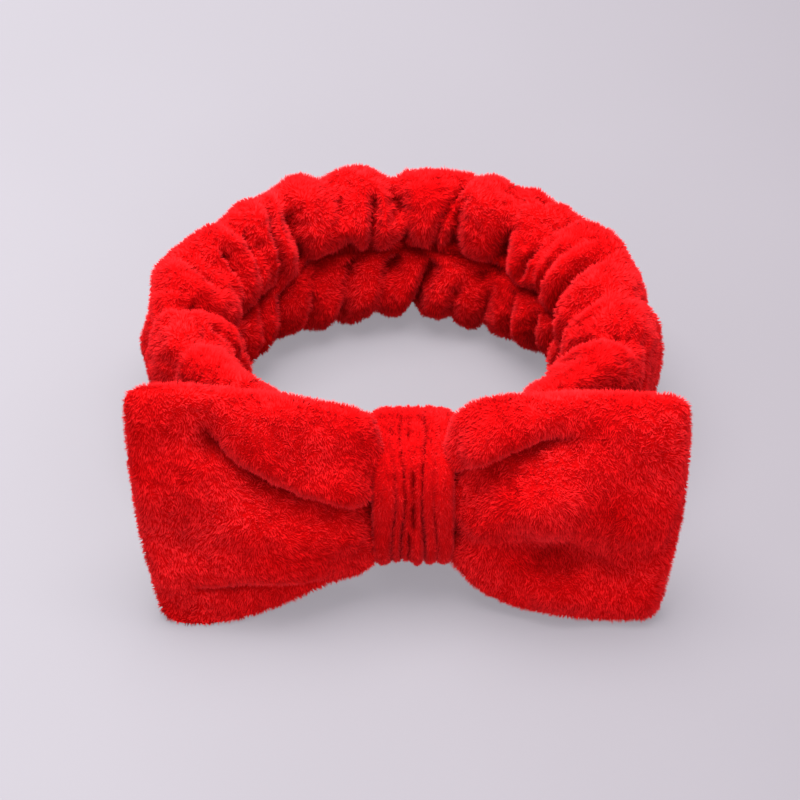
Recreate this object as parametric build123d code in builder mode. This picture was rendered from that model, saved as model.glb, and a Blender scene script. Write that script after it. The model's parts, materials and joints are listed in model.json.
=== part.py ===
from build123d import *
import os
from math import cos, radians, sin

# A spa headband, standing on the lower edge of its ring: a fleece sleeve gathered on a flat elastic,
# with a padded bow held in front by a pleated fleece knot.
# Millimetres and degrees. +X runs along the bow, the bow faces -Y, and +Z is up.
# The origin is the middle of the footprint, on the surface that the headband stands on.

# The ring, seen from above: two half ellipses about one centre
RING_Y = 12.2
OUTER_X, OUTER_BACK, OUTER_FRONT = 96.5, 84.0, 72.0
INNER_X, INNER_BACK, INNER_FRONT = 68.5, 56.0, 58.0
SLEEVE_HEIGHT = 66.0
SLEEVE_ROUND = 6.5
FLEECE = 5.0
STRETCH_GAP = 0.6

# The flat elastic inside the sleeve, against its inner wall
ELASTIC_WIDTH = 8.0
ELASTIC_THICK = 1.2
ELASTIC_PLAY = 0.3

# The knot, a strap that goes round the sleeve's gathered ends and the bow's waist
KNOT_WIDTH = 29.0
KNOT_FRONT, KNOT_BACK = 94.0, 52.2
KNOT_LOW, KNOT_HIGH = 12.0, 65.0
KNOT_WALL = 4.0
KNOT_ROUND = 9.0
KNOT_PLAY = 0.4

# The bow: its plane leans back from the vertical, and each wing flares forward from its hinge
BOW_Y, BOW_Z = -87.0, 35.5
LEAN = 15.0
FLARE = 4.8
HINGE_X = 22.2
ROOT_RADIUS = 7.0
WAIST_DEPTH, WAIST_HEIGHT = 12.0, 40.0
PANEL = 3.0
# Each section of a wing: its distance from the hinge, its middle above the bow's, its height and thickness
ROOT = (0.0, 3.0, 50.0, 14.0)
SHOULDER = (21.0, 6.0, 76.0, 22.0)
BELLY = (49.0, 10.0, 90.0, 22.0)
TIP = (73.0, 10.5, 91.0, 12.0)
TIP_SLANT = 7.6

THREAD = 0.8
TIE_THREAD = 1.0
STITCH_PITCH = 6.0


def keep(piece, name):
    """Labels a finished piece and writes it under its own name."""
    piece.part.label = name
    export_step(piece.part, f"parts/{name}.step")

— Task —
Extract all of the data shown above without alteration.

— Written reply —
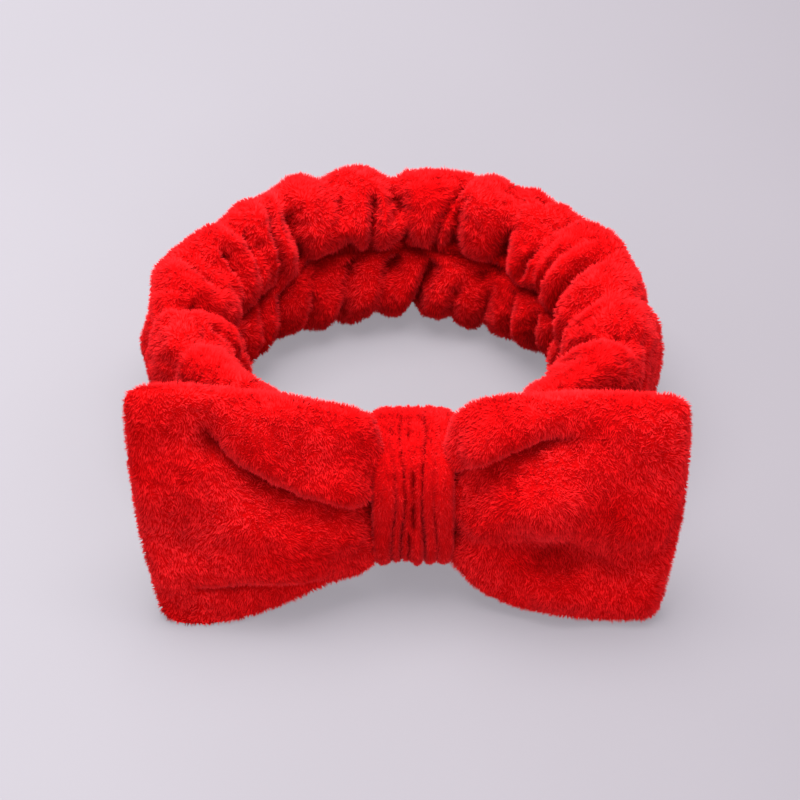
Recreate this object as parametric build123d code in builder mode. This picture was rendered from that model, saved as model.glb, and a Blender scene script. Write that script after it. The model's parts, materials and joints are listed in model.json.
=== part.py ===
from build123d import *
import os
from math import cos, radians, sin

# A spa headband, standing on the lower edge of its ring: a fleece sleeve gathered on a flat elastic,
# with a padded bow held in front by a pleated fleece knot.
# Millimetres and degrees. +X runs along the bow, the bow faces -Y, and +Z is up.
# The origin is the middle of the footprint, on the surface that the headband stands on.

# The ring, seen from above: two half ellipses about one centre
RING_Y = 12.2
OUTER_X, OUTER_BACK, OUTER_FRONT = 96.5, 84.0, 72.0
INNER_X, INNER_BACK, INNER_FRONT = 68.5, 56.0, 58.0
SLEEVE_HEIGHT = 66.0
SLEEVE_ROUND = 6.5
FLEECE = 5.0
STRETCH_GAP = 0.6

# The flat elastic inside the sleeve, against its inner wall
ELASTIC_WIDTH = 8.0
ELASTIC_THICK = 1.2
ELASTIC_PLAY = 0.3

# The knot, a strap that goes round the sleeve's gathered ends and the bow's waist
KNOT_WIDTH = 29.0
KNOT_FRONT, KNOT_BACK = 94.0, 52.2
KNOT_LOW, KNOT_HIGH = 12.0, 65.0
KNOT_WALL = 4.0
KNOT_ROUND = 9.0
KNOT_PLAY = 0.4

# The bow: its plane leans back from the vertical, and each wing flares forward from its hinge
BOW_Y, BOW_Z = -87.0, 35.5
LEAN = 15.0
FLARE = 4.8
HINGE_X = 22.2
ROOT_RADIUS = 7.0
WAIST_DEPTH, WAIST_HEIGHT = 12.0, 40.0
PANEL = 3.0
# Each section of a wing: its distance from the hinge, its middle above the bow's, its height and thickness
ROOT = (0.0, 3.0, 50.0, 14.0)
SHOULDER = (21.0, 6.0, 76.0, 22.0)
BELLY = (49.0, 10.0, 90.0, 22.0)
TIP = (73.0, 10.5, 91.0, 12.0)
TIP_SLANT = 7.6

THREAD = 0.8
TIE_THREAD = 1.0
STITCH_PITCH = 6.0


def keep(piece, name):
    """Labels a finished piece and writes it under its own name."""
    piece.part.label = name
    export_step(piece.part, f"parts/{name}.step")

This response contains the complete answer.